La conséquence en est qu’on n’est guère porté à l’économiser. D’où le fait que, jusque sous les Ming (1368-1644) et les Qing (1644-1911), le principal moteur auquel continueront à recourir l’agriculture et l’industrie chinoises restera encore l’homme. C’est souvent l’homme (ou la femme) qui tracte l’araire ou la charrue dans la rizière, de même que c’est souvent l’homme qui porte les gens (cf. les fameuses chaises à porteurs chinoises qui transportent les marchands ou les mandarins entre des villes distantes de centaines de kilomètres), qui pousse ou tire les véhicules (le long des chemins de halage tout comme sur les routes). On est encore plus surpris par la sous-utilisation des moteurs mécaniques (moulins à eau, moulins à vent) par une Chine qui, pourtant, possède souvent une avance considérable sur l’Europe en la matière.

De plus, la société des Ming et des Qing restera dépourvue de ces réseaux de sociétés savantes et de correspondances interpersonnelles à travers lesquels les intellectuels européens, de la Renaissance aux Lumières, confronteront leurs résultats, leurs hypothèses, leurs théories, partie intégrante d’une discussion publique plus large. Ce qui fait ici défaut, ce sont (une nouvelle fois) l’autonomie de la société civile, étouffée par le conservatisme et l’autoritarisme du mandarinat lettré, répétant incessamment ses classiques, hostile a priori à toute innovation, tout comme, plus largement, l’existence en Chine d’une tradition délibérative au sein d’un espace public (5).

Enfin manquait la capacité de la science chinoise à s’ouvrir spontanément à l’apport de la science occidentale, alors même que l’occasion lui en est offerte par l’arrivée, dès la fin du XVIe siècle, d’intellectuels occidentaux, sous la forme de missionnaires jésuites. Il est probable aussi que ce peu de curiosité à l’égard de la science européenne s’explique pour partie par la conviction de la supériorité chinoise, en dépit des multiples preuves du contraire administrées sous le règne des grands empereurs Qing.

On peut finalement avancer l’hypothèse globale suivante : en se fermant au commerce extérieur maritime dans la première moitié du XVe siècle, la Chine impériale a laissé passer sa chance historique de voir se parachever en elle les rapports capitalistes de production qui avaient commencé à s’y former. C’est là sans doute le grand tournant de son histoire, la décision qui va conduire à stériliser bon nombre de ses acquis antérieurs et à lui faire progressivement perdre son avance historique.

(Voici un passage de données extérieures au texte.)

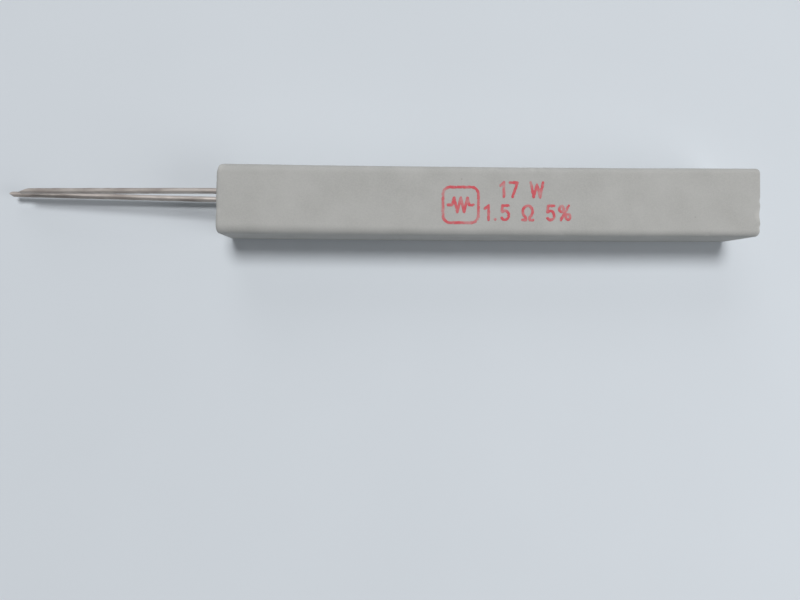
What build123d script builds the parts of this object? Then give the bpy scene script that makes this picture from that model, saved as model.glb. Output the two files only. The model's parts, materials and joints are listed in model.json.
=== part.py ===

Car il ne fait pas de doute que son expansion commerciale et éventuellement coloniale autour des deux mers de Chine (vers la Corée, le Japon, les Philippines, l’Indochine) et vers l’océan Indien (les Indes et l’Afrique) — tous phénomènes qui ont commencé à se développer entre la seconde partie de l’époque Song et les premiers temps de l’époque Ming (par exemple les expéditions de Zheng He (6)), soit entre deux et quatre siècles avant l’extraversion européenne — aurait eu des « vertus » identiques à celles qu’une semblable expansion va produire en Europe au cours des siècles suivants.

Alain Bihr

Professeur honoraire de sociologie à l’université de Franche-Comté. Ce texte est extrait du tome 3 de son ouvrage Le Premier Âge du capitalisme (1415-1763). Un premier monde capitaliste, Page 2 - Éditions Syllepse, Lausanne-Paris, 2019.

(1) Robert Temple, Le Génie de la Chine. Trois mille ans de découvertes et d’inventions, Éditions Picquier, Arles, 2000.

(2) Lire « Une autre histoire du mercantilisme », Le Monde diplomatique, mai 2019.

(3) Billy Kee Long So, « Logiques de marché dans la Chine maritime. Espace et institutions dans deux régions préindustrielles », Annales. Histoire, sciences sociales, no 6, Paris, 2006.

(4) Teng T’o, « En Chine, du XVIe au XVIIIe siècle : les mines de charbon de Men-t’ou-kou », Annales. Économies, sociétés, civilisations, no 1, 1967.

(5) Geoffrey Lloyd, « Cognition et culture : science grecque et science chinoise », Annales. Histoire, sciences sociales, no 6, 1996.

(6) Entre 1405 et 1433, l’amiral Zheng He (1371-1433) a conduit une série de sept grandes expéditions maritimes, abordant différentes côtes de l’Asie du Sud-Est, de Ceylan et du Malabar, avant d’atteindre le golfe Arabo-Persique, puis la mer Rouge et les côtes africaines jusqu’au Mozambique.